Reproduce the listing that follows with no differences at all.

====

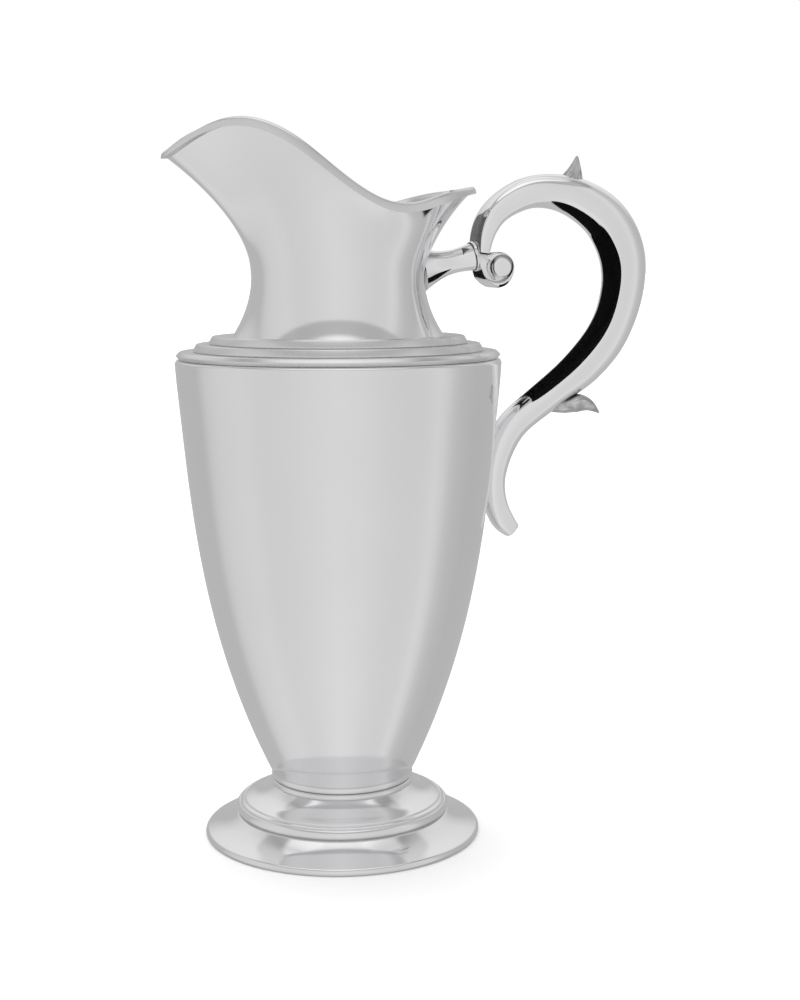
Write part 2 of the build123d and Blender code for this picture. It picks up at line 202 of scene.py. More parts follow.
def silver(name, colour, dark_colour, roughness, tarnish, lines):
    """Silver with a clouded polish, fine wear, patches of tarnish and a darker colour in the recesses.

    roughness is (polished, worn). tarnish is (patches per metre, share of it), and its share also sets how
    dark the recesses get.
    lines is (number per metre, how strongly they stand out, direction) of the tool's marks.
    """
    material = bpy.data.materials.new(name)
    material.use_nodes = True
    tree = material.node_tree
    nodes, links = tree.nodes, tree.links
    shader = nodes["Principled BSDF"]
    shader.inputs["Metallic"].default_value = 1.0
    place = nodes.new("ShaderNodeTexCoord")

    def noise(scale, detail, stretch=(1, 1, 1)):
        mapping = nodes.new("ShaderNodeMapping")
        mapping.inputs["Scale"].default_value = stretch
        links.new(place.outputs["Object"], mapping.inputs["Vector"])
        texture = nodes.new("ShaderNodeTexNoise")
        texture.inputs["Scale"].default_value = scale
        texture.inputs["Detail"].default_value = detail
        links.new(mapping.outputs["Vector"], texture.inputs["Vector"])
        return texture.outputs["Fac"]

    def spread(source, low, high, to_low, to_high):
        span = nodes.new("ShaderNodeMapRange")
        for socket, value in zip(span.inputs[1:5], (low, high, to_low, to_high)):
            socket.default_value = value
        links.new(source, span.inputs["Value"])
        return span.outputs["Result"]

    patch_scale, patch_share = tarnish
    clouds = spread(noise(patch_scale, 3), 0.35, 0.75, 0, patch_share)
    # the recesses take the dark colour where an ambient occlusion node finds nearby surfaces
    recess = nodes.new("ShaderNodeAmbientOcclusion")
    recess.samples = 8
    recess.inputs["Distance"].default_value = RECESS_REACH
    depth = spread(recess.outputs["AO"], 0.35, 0.9, 1, 0)
    recess_darkening = maths(tree, "MULTIPLY", depth, min(1.0, patch_share * 5))
    patches_and_recess_darkening = maths(tree, "MAXIMUM", clouds, recess_darkening)
    blend = nodes.new("ShaderNodeMix")
    blend.data_type = "RGBA"
    blend.inputs["A"].default_value = (*colour, 1)
    blend.inputs["B"].default_value = (*dark_colour, 1)
    links.new(patches_and_recess_darkening, blend.inputs["Factor"])
    links.new(blend.outputs["Result"], shader.inputs["Base Color"])

    scratches = spread(noise(900, 2, (1, 1, 0.06)), 0.62, 0.72, 0, 1)
    smears = spread(noise(35, 4), 0.3, 0.8, *roughness)
    worn = maths(tree, "ADD", smears, maths(tree, "MULTIPLY", scratches, 0.05))
    rough = maths(tree, "ADD", worn, maths(tree, "MULTIPLY", patches_and_recess_darkening, 0.12))
    links.new(rough, shader.inputs["Roughness"])

    count, strength, direction = lines
    marks = nodes.new("ShaderNodeTexWave")
    marks.bands_direction = direction
    marks.inputs["Scale"].default_value = count / 20
    marks.inputs["Distortion"].default_value = 1.5
    marks.inputs["Detail"].default_value = 2
    links.new(place.outputs["Object"], marks.inputs["Vector"])
    bump = nodes.new("ShaderNodeBump")
    bump.inputs["Strength"].default_value = strength
    bump.inputs["Distance"].default_value = MARK_DEPTH
    tool_marks = maths(tree, "MULTIPLY", marks.outputs["Fac"], 0.6)
    ripples = maths(tree, "MULTIPLY", noise(160, 3), 1.2)
    links.new(maths(tree, "ADD", tool_marks, ripples), bump.inputs["Height"])
    links.new(bump.outputs["Normal"], shader.inputs["Normal"])
    return material


# name, colour, dark colour of the tarnish patches and of the recesses, roughness, tarnish, tool's marks
FINISHES = (
    ("spun_silver", (0.88, 0.88, 0.89), (0.70, 0.69, 0.67),
     (0.07, 0.13), (18, 0.08), (2600, 0.08, "Z")),
    ("satin_silver", (0.78, 0.78, 0.79), (0.62, 0.61, 0.59),
     (0.20, 0.27), (12, 0.03), (2200, 0.10, "Z")),
    ("silver_wire", (0.87, 0.87, 0.88), (0.50, 0.49, 0.47),
     (0.06, 0.12), (40, 0.12), (1800, 0.08, "Z")),
    ("cast_silver", (0.93, 0.93, 0.94), (0.48, 0.48, 0.45),
     (0.04, 0.08), (30, 0.08), (900, 0.08, "X")),
    ("chased_leaf_silver", (0.72, 0.72, 0.73), (0.10, 0.10, 0.09),
     (0.10, 0.20), (220, 0.75), (1400, 0.5, "X")),
)
finishes = {finish[0]: silver(*finish) for finish in FINISHES}

# ---- foot -----------------------------------------------------------------------------------
GROOVES = ((43.1, 14.0), (41.2, 15.2))      # where the two lines are cut in the dome
GROOVE_DEPTH = 0.55
GROOVE_WIDTH = 0.3

foot_wire = rounded((
    (55.1, 0, 0.3), (57.0, 0, 0.7), (57.7, 1.5, 1.0), (56.6, 3.0, 0.7), (55.1, 3.0, 0.3),
))
dress(turned("polished_foot_rim_wire", foot_wire), "foot_rim_wire", "silver_wire")

flange = smooth_curve(((56.4, 2.9), (50.5, 5.3), (46.0, 8.2), (44.3, 9.5)))(np.linspace(0, 1, 30))
seat = np.array(((43.8, 9.6), (41.6, 9.6), (41.6, 8.4), (43.2, 8.4)))
underside = inset(flange, SHEET)[::-1]
flange_outline = np.concatenate([flange, seat, underside])
dress(turned("polished_foot_flange", flange_outline), "foot_flange", "spun_silver")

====

[COMPLETED EXERCISE]:
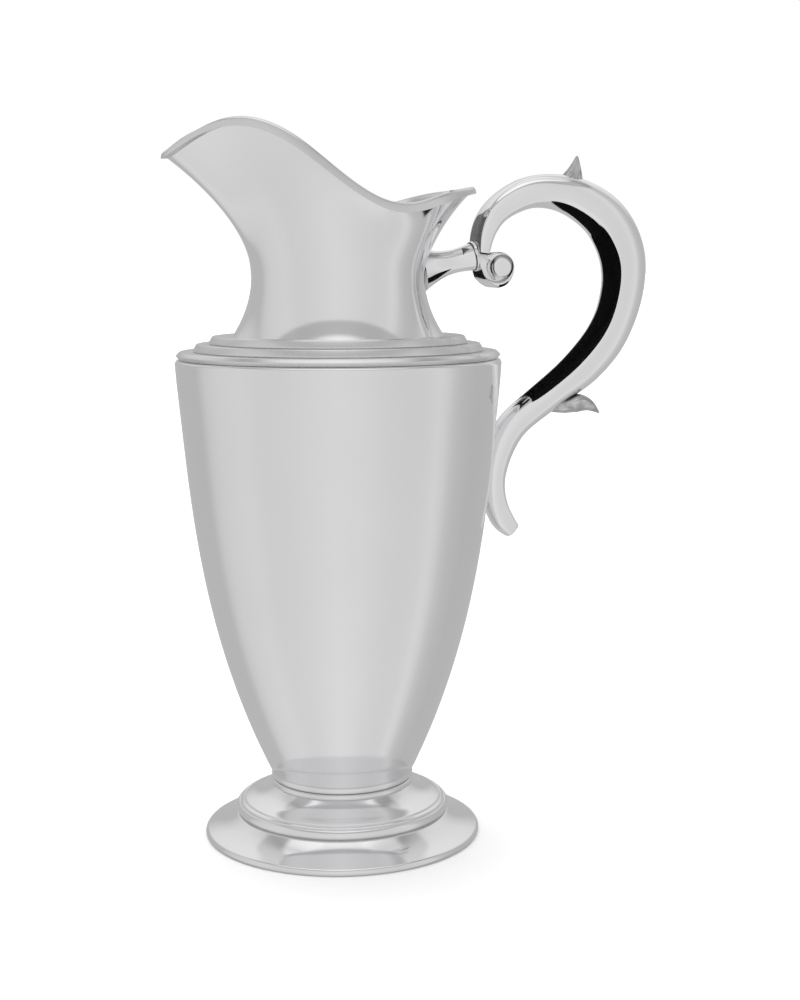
Write part 2 of the build123d and Blender code for this picture. It picks up at line 202 of scene.py. More parts follow.
def silver(name, colour, dark_colour, roughness, tarnish, lines):
    """Silver with a clouded polish, fine wear, patches of tarnish and a darker colour in the recesses.

    roughness is (polished, worn). tarnish is (patches per metre, share of it), and its share also sets how
    dark the recesses get.
    lines is (number per metre, how strongly they stand out, direction) of the tool's marks.
    """
    material = bpy.data.materials.new(name)
    material.use_nodes = True
    tree = material.node_tree
    nodes, links = tree.nodes, tree.links
    shader = nodes["Principled BSDF"]
    shader.inputs["Metallic"].default_value = 1.0
    place = nodes.new("ShaderNodeTexCoord")

    def noise(scale, detail, stretch=(1, 1, 1)):
        mapping = nodes.new("ShaderNodeMapping")
        mapping.inputs["Scale"].default_value = stretch
        links.new(place.outputs["Object"], mapping.inputs["Vector"])
        texture = nodes.new("ShaderNodeTexNoise")
        texture.inputs["Scale"].default_value = scale
        texture.inputs["Detail"].default_value = detail
        links.new(mapping.outputs["Vector"], texture.inputs["Vector"])
        return texture.outputs["Fac"]

    def spread(source, low, high, to_low, to_high):
        span = nodes.new("ShaderNodeMapRange")
        for socket, value in zip(span.inputs[1:5], (low, high, to_low, to_high)):
            socket.default_value = value
        links.new(source, span.inputs["Value"])
        return span.outputs["Result"]

    patch_scale, patch_share = tarnish
    clouds = spread(noise(patch_scale, 3), 0.35, 0.75, 0, patch_share)
    # the recesses take the dark colour where an ambient occlusion node finds nearby surfaces
    recess = nodes.new("ShaderNodeAmbientOcclusion")
    recess.samples = 8
    recess.inputs["Distance"].default_value = RECESS_REACH
    depth = spread(recess.outputs["AO"], 0.35, 0.9, 1, 0)
    recess_darkening = maths(tree, "MULTIPLY", depth, min(1.0, patch_share * 5))
    patches_and_recess_darkening = maths(tree, "MAXIMUM", clouds, recess_darkening)
    blend = nodes.new("ShaderNodeMix")
    blend.data_type = "RGBA"
    blend.inputs["A"].default_value = (*colour, 1)
    blend.inputs["B"].default_value = (*dark_colour, 1)
    links.new(patches_and_recess_darkening, blend.inputs["Factor"])
    links.new(blend.outputs["Result"], shader.inputs["Base Color"])

    scratches = spread(noise(900, 2, (1, 1, 0.06)), 0.62, 0.72, 0, 1)
    smears = spread(noise(35, 4), 0.3, 0.8, *roughness)
    worn = maths(tree, "ADD", smears, maths(tree, "MULTIPLY", scratches, 0.05))
    rough = maths(tree, "ADD", worn, maths(tree, "MULTIPLY", patches_and_recess_darkening, 0.12))
    links.new(rough, shader.inputs["Roughness"])

    count, strength, direction = lines
    marks = nodes.new("ShaderNodeTexWave")
    marks.bands_direction = direction
    marks.inputs["Scale"].default_value = count / 20
    marks.inputs["Distortion"].default_value = 1.5
    marks.inputs["Detail"].default_value = 2
    links.new(place.outputs["Object"], marks.inputs["Vector"])
    bump = nodes.new("ShaderNodeBump")
    bump.inputs["Strength"].default_value = strength
    bump.inputs["Distance"].default_value = MARK_DEPTH
    tool_marks = maths(tree, "MULTIPLY", marks.outputs["Fac"], 0.6)
    ripples = maths(tree, "MULTIPLY", noise(160, 3), 1.2)
    links.new(maths(tree, "ADD", tool_marks, ripples), bump.inputs["Height"])
    links.new(bump.outputs["Normal"], shader.inputs["Normal"])
    return material


# name, colour, dark colour of the tarnish patches and of the recesses, roughness, tarnish, tool's marks
FINISHES = (
    ("spun_silver", (0.88, 0.88, 0.89), (0.70, 0.69, 0.67),
     (0.07, 0.13), (18, 0.08), (2600, 0.08, "Z")),
    ("satin_silver", (0.78, 0.78, 0.79), (0.62, 0.61, 0.59),
     (0.20, 0.27), (12, 0.03), (2200, 0.10, "Z")),
    ("silver_wire", (0.87, 0.87, 0.88), (0.50, 0.49, 0.47),
     (0.06, 0.12), (40, 0.12), (1800, 0.08, "Z")),
    ("cast_silver", (0.93, 0.93, 0.94), (0.48, 0.48, 0.45),
     (0.04, 0.08), (30, 0.08), (900, 0.08, "X")),
    ("chased_leaf_silver", (0.72, 0.72, 0.73), (0.10, 0.10, 0.09),
     (0.10, 0.20), (220, 0.75), (1400, 0.5, "X")),
)
finishes = {finish[0]: silver(*finish) for finish in FINISHES}

# ---- foot -----------------------------------------------------------------------------------
GROOVES = ((43.1, 14.0), (41.2, 15.2))      # where the two lines are cut in the dome
GROOVE_DEPTH = 0.55
GROOVE_WIDTH = 0.3

foot_wire = rounded((
    (55.1, 0, 0.3), (57.0, 0, 0.7), (57.7, 1.5, 1.0), (56.6, 3.0, 0.7), (55.1, 3.0, 0.3),
))
dress(turned("polished_foot_rim_wire", foot_wire), "foot_rim_wire", "silver_wire")

flange = smooth_curve(((56.4, 2.9), (50.5, 5.3), (46.0, 8.2), (44.3, 9.5)))(np.linspace(0, 1, 30))
seat = np.array(((43.8, 9.6), (41.6, 9.6), (41.6, 8.4), (43.2, 8.4)))
underside = inset(flange, SHEET)[::-1]
flange_outline = np.concatenate([flange, seat, underside])
dress(turned("polished_foot_flange", flange_outline), "foot_flange", "spun_silver")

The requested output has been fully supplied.